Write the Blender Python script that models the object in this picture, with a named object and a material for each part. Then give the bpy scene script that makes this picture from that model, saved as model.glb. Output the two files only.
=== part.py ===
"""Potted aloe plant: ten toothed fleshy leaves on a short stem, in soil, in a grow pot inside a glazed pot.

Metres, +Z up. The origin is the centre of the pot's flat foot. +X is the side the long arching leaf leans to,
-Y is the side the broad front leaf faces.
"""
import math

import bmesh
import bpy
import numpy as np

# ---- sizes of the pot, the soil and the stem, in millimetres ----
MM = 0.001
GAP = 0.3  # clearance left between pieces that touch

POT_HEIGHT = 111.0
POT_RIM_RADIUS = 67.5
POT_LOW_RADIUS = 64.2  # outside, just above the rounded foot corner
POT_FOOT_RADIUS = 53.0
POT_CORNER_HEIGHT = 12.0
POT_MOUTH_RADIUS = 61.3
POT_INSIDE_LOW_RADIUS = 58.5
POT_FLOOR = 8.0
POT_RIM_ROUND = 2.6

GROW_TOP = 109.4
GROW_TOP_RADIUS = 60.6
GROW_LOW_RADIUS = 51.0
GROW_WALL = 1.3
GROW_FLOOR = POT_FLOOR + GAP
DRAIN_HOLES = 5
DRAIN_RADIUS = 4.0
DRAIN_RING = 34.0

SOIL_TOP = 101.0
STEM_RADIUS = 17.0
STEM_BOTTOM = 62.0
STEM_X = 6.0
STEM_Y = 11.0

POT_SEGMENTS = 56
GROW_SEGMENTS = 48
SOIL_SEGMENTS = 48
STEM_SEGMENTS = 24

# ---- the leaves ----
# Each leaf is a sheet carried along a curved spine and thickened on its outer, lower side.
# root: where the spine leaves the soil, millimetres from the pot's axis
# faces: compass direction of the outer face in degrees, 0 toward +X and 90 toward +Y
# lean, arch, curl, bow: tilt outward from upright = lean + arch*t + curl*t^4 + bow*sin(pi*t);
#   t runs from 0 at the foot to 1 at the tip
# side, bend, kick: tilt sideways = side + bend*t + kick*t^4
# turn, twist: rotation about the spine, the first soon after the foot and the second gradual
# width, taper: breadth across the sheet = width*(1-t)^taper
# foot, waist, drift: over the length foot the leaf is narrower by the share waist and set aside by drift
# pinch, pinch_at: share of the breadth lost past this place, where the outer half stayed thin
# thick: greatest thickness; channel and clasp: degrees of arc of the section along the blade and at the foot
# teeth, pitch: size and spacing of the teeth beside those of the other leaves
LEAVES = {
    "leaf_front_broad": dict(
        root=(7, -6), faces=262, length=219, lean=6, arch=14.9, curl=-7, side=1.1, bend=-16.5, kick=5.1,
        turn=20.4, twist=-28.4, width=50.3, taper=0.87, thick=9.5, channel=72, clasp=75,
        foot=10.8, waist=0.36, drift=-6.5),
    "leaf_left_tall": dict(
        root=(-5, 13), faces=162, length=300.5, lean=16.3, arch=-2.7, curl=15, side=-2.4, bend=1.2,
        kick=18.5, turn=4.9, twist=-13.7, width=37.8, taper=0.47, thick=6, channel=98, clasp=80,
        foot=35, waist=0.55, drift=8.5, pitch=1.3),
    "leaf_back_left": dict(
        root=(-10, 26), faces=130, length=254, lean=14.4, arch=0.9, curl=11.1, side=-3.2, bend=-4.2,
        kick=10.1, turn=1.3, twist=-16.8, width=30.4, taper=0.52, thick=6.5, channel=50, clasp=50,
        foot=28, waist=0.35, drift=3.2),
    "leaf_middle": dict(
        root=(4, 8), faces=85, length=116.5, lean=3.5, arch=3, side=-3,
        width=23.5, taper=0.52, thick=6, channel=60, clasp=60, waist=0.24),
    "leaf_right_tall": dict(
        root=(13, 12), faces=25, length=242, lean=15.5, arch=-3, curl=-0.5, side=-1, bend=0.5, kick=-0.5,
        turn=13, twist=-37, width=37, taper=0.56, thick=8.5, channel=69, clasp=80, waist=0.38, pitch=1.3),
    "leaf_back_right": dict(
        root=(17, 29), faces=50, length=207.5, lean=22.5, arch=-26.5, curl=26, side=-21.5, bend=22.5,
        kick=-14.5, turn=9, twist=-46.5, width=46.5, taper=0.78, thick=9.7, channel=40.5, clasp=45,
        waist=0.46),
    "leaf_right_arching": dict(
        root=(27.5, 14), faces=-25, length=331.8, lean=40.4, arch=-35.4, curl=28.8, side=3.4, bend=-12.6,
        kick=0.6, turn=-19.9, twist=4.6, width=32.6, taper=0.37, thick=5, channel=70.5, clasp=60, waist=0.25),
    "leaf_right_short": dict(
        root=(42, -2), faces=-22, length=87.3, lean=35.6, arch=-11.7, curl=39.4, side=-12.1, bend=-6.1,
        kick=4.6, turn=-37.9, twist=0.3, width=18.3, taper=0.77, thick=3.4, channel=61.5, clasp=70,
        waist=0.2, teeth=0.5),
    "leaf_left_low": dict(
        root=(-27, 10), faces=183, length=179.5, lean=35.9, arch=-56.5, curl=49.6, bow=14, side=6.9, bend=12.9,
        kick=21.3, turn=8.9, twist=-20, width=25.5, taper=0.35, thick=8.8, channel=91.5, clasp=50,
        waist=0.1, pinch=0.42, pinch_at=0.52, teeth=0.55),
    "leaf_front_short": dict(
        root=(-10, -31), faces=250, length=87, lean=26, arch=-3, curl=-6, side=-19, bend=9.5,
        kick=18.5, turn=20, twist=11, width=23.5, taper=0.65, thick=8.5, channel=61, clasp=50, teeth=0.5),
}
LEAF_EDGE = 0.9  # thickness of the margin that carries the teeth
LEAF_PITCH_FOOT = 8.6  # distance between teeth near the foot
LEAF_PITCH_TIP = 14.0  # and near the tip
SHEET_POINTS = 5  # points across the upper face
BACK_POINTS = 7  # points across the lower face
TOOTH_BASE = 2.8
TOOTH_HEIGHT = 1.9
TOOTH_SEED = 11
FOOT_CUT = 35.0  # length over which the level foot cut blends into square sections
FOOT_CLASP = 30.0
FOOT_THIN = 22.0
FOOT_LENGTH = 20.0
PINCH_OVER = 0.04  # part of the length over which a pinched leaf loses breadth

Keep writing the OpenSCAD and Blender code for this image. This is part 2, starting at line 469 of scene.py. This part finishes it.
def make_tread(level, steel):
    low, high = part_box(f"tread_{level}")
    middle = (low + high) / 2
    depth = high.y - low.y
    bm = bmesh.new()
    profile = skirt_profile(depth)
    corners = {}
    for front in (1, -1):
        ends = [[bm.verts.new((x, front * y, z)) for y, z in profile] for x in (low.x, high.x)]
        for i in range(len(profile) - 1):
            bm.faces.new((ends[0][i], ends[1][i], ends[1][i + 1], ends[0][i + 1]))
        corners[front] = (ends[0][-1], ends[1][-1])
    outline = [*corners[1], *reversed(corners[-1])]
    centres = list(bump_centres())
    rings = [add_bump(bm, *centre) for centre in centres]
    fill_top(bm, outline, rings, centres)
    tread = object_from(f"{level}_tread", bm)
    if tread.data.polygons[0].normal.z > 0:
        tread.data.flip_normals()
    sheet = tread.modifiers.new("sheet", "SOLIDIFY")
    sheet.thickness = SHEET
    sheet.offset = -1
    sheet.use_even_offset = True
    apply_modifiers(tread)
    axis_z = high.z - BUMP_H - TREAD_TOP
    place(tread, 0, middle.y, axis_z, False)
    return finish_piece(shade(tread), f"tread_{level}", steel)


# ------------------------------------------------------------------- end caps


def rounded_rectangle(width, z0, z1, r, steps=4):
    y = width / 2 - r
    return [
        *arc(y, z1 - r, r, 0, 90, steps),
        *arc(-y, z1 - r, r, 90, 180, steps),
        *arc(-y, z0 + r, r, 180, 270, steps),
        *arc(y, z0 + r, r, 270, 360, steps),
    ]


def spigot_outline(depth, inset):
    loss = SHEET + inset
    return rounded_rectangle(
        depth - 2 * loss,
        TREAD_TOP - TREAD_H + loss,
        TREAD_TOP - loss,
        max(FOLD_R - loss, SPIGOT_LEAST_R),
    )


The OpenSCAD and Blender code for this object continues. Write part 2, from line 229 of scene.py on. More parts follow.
* * * *
● Directions for this task: Write out exactly the lines from the start of the material through the line with "STEM_SEGMENTS = 24". No other output is expected.

● Finished exercise:
Write the Blender Python script that models the object in this picture, with a named object and a material for each part. Then give the bpy scene script that makes this picture from that model, saved as model.glb. Output the two files only.
=== part.py ===
"""Potted aloe plant: ten toothed fleshy leaves on a short stem, in soil, in a grow pot inside a glazed pot.

Metres, +Z up. The origin is the centre of the pot's flat foot. +X is the side the long arching leaf leans to,
-Y is the side the broad front leaf faces.
"""
import math

import bmesh
import bpy
import numpy as np

# ---- sizes of the pot, the soil and the stem, in millimetres ----
MM = 0.001
GAP = 0.3  # clearance left between pieces that touch

POT_HEIGHT = 111.0
POT_RIM_RADIUS = 67.5
POT_LOW_RADIUS = 64.2  # outside, just above the rounded foot corner
POT_FOOT_RADIUS = 53.0
POT_CORNER_HEIGHT = 12.0
POT_MOUTH_RADIUS = 61.3
POT_INSIDE_LOW_RADIUS = 58.5
POT_FLOOR = 8.0
POT_RIM_ROUND = 2.6

GROW_TOP = 109.4
GROW_TOP_RADIUS = 60.6
GROW_LOW_RADIUS = 51.0
GROW_WALL = 1.3
GROW_FLOOR = POT_FLOOR + GAP
DRAIN_HOLES = 5
DRAIN_RADIUS = 4.0
DRAIN_RING = 34.0

SOIL_TOP = 101.0
STEM_RADIUS = 17.0
STEM_BOTTOM = 62.0
STEM_X = 6.0
STEM_Y = 11.0

POT_SEGMENTS = 56
GROW_SEGMENTS = 48
SOIL_SEGMENTS = 48
STEM_SEGMENTS = 24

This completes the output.